Two New Yorkers that the law entangled joined the group as co-plaintiffs. John Copeland, an artist, and Pedro Perez, an art dealer, each said they carried folding blades for cutting canvases and work-related uses.

Perez said he had a Gerber blade from a Tent & Trail store poking out of his pocket when New York City police officers spotted him five years ago.

Though the officers could not flick open the blade, they charged Perez with unlawful possession of a gravity knife anyway on April 15, 2010, according to his lawsuit.

Months later, the NYPD spotted the metal clip of a Paragon Sports-purchased Benchmade in Copeland's pocket.

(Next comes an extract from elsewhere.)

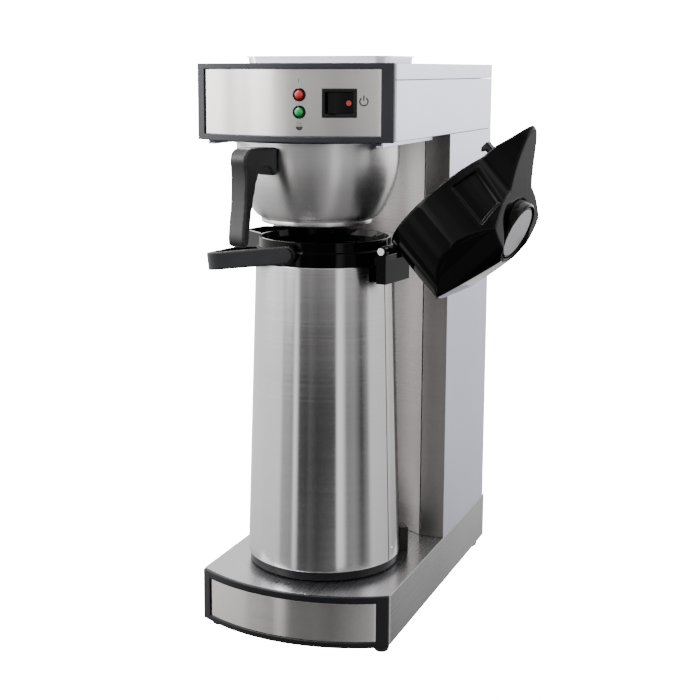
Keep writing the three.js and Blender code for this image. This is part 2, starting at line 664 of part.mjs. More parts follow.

The artist whose work was exhibited this year in Denmark, Sweden and Germany got slapped with identical charges.

Both men pleaded down to adjournments in contemplation of dismissal and joined the lawsuit with another advocacy group and the retail store Native Leather in 2011.

U.S. District Judge Katherine Forrest dismissed the lawsuit two years ago, but the Second Circuit found Tuesday that the men and the retailer have standing.

In order to establish standing, or the right to sue, the challengers of the law had to demonstrate that it could punish them.

Native Leather, which sells folding knives in Manhattan's neighborhood of Greenwich Village, showed that the NYPD's confusion over what a gravity knife is could harm its business.

Likewise, Copeland and Perez's fear of prosecution from the law is "not conjectural or hypothetical," the panel found.

"Each man has already been charged with a § 265.01(1) violation for carrying a common folding knife," Judge Reena Raggi wrote for the court. "Each was obliged to retain counsel to secure an adjournment in contemplation of dismissal."

In affirming dismissal of the advocacy groups' claims, however, the panel found that neither could show that the law affected them personally.

A spokeswoman for the Manhattan District Attorney's Office said the city was "pleased" with the dismissed claims and would "continue to litigate the remaining portions of the case in the district court."

Daniel Schmutter, an attorney for the plaintiffs for the firm Hartman & Winnick, meanwhile said he was "very pleased" with the court's recognition of "the right of these plaintiffs to proceed with their claim to stop the unconstitutional manner in which the city enforces New York's gravity knife law against honest individuals and businesses."

"We look forward to presenting these claims to the district court on the merits," Schmutter added.